Hawaii Governor Approves Energy Code That Will Significantly Reduce Energy Use

Gov. David Ige has approved a Hawai‘i Administrative Rule that requires the use of the updated 2015 International Energy Conservation Code (IECC) for the construction of state buildings. The updated code will reduce energy use by almost two-thirds and make a significant contribution toward achieving Hawai‘i’s clean-energy goals.

“It’s important that the state lead by example as we move toward a 100 percent clean energy future for Hawai‘i,” Ige said. “Improving the energy efficiency of our buildings will allow us to reduce Hawai‘i’s dependence on imported oil, while protecting our environment and strengthening our economy.”

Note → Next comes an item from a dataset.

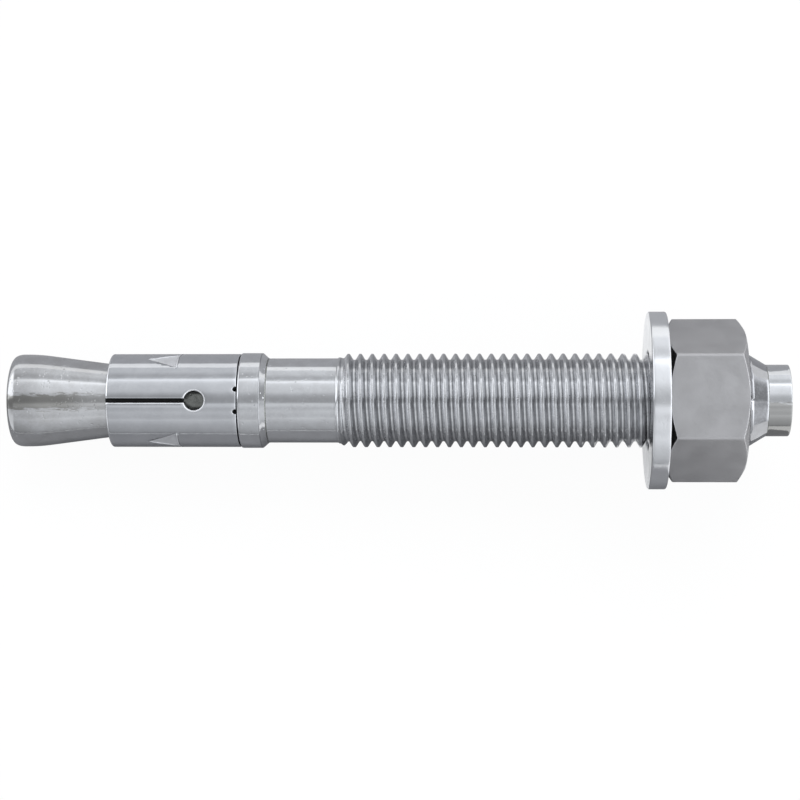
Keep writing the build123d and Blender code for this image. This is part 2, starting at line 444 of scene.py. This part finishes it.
def make_bolt():
    """The bolt in one piece, with its rolled thread running out at both ends."""
    angles = np.linspace(0, tau, COLUMNS + 1)
    columns = COLUMNS + 1
    waver = 0.05 * np.sin(3 * angles + 1) + 0.04 * np.sin(8 * angles)
    first_groove = SHANK_RADIUS + START_HEIGHT
    front = path_rows(
        [
            (0, 0, 0, 0, 1, 5),
            (0, CONE_RADIUS, 1.1, 1.8, 12, 5),
            (CONE_LAND, CONE_RADIUS, 1.85, 1.85, 8, 26),
            (NECK_START, NECK_RADIUS, 0.6, 0.6, 3, 24),
            (COLLAR_START, NECK_RADIUS, 0.15, 0.15, 3, 2),
            (COLLAR_START, COLLAR_RADIUS, 0.35, 0.35, 6, 10),
            (COLLAR_END, COLLAR_RADIUS, 0.1, 0.1, 5, 3),
            (SHANK_START, SHANK_RADIUS, 0.12, 0.12, 5, 40),
            (THREAD_START - 0.42 + waver, SHANK_RADIUS, 0.06, 0.06, 3, 1),
            (THREAD_START - 0.22 + waver, SHANK_RADIUS + BEAD_HEIGHT, 0.06, 0.06, 3, 1),
            (THREAD_START, first_groove, 0, 0, 1, 1),
        ],
        columns,
    )
    x = thread_rows(THREAD_START, THREAD_END, angles)
    depth = thread_depth(x, angles[None, :])
    root_radius = CREST_RADIUS - THREAD_DEPTH
    crest_from = [THREAD_START, THREAD_START + CREST_RUN_IN]
    root_from = [THREAD_START, THREAD_START + ROOT_RUN_IN]
    crest = np.interp(x, crest_from, [first_groove, CREST_RADIUS])
    root = np.interp(x, root_from, [first_groove, root_radius])
    thread = crest - depth * (crest - root) / THREAD_DEPTH
    end_depth = np.interp(x, [THREAD_END - RUN_OUT, THREAD_END], [THREAD_DEPTH, 0.0])
    thread = np.maximum(thread, CREST_RADIUS - end_depth)
    end = path_rows(
        [
            (THREAD_END, CREST_RADIUS, 0, 0, 1, 6),
            (POINT_START, POINT_RADIUS, 0.07, 0.07, 4, 14),
            (BOLT_END, POINT_RADIUS, 0.22, 0.22, 6, 6),
            (BOLT_END, 0, 0, 0, 1, 1),
        ],
        columns,
    )
    xs = np.concatenate([front[0], x, end[0]])
    rs = np.concatenate([front[1], thread, end[1]])
    middle = xs.mean(axis=1)
    amount = np.interp(middle, UNEVEN_AT, UNEVEN_HEIGHT)[:, None]
    uneven = ripple(xs, rs, angles, 1.0, 2.3, 3.0) + ripple(xs, rs, angles, 0.4, 0.9, 11.0)
    below_form = 0.6  # lowers it all, so that the highest rise stays inside the solid
    still = 0.5  # the middles of the end faces stay where they are
    rs = np.where(rs > still, rs + (uneven - below_form) * amount, rs)
    points = in_space(xs, rs, angles[None, :]).reshape(-1, 3)
    rows = xs.shape[0]
    faces = grid_faces(rows, columns)
    number = finish_numbers(BOLT_FINISHES)
    between = (middle[1:] + middle[:-1]) / 2
    finish = np.full(rows - 1, number["cone_zinc"])
    for begin, name in BOLT_STRETCHES:
        finish[between > begin] = number[name]
    for at, reach, name in BOLT_EDGES:
        finish[np.abs(between - at) < reach] = number[name]
    finish[(between < 0.01) | (between > BOLT_END - 0.01)] = number["shank_zinc"]
    finish = np.repeat(finish, COLUMNS).reshape(rows - 1, COLUMNS)
    # the thread's flanks, by the depths of a face's two rows added up, and its place. One flank of
    # each turn is painted dark, as painted shade, and the other, short of the nut, is painted
    # light, as a painted highlight, as if the light fell from one side
    below = depth[:-1] + depth[1:]
    along = (x[:-1] + x[1:]) / 2
    rising = (along - CREST_AT + PITCH * angles[None, :] / tau) % PITCH > PITCH / 2
    dark = (below > 0.02) & (below < 1.9) & ~rising
    light = (below > 0.1) & (below < 1.45) & rising & (along < NUT_BACK - 2)
    start = front[0].shape[0]
    thread_finish = finish[start : start + x.shape[0] - 1]
    thread_finish[dark[:, :-1]] = number["flank_and_edge_painted_shade_zinc"]
    thread_finish[light[:, :-1]] = number["flank_and_edge_painted_highlight_zinc"]
    return make_piece(
        "bolt",
        points,
        faces,
        finish.reshape(-1),
        BOLT_FINISHES,
        "bolt",
        "cone_bolt",
    )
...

The new energy code is the result of work done by the Hawai‘i Building Code Council to adopt the 2015 IECC with Hawai‘i-specific amendments. Buildings that were constructed to the 2015 code use about 30 percent less energy than those built under the 2006 code. Hawai‘i’s amendments reduce energy use by another three percent.

Gov. Ige’s signing of the new IECC will pave the way for the eventual adoption of the code by Hawai‘i’s counties, requiring that all new commercial and residential construction meet the code. The greatest energy savings in the residential sector will come from decreasing cooling loads, increasing comfort with natural ventilation, and eliminating electric water heating.

The payback period for homes built in Hawai‘i to the new code is estimated at 4.3 years, according to a study by the Pacific Northwest National Laboratory. The first-year energy cost savings for homes built to the new code is $1,097 when compared to the 2006 IECC. Over 25 years, the savings would be $27,425.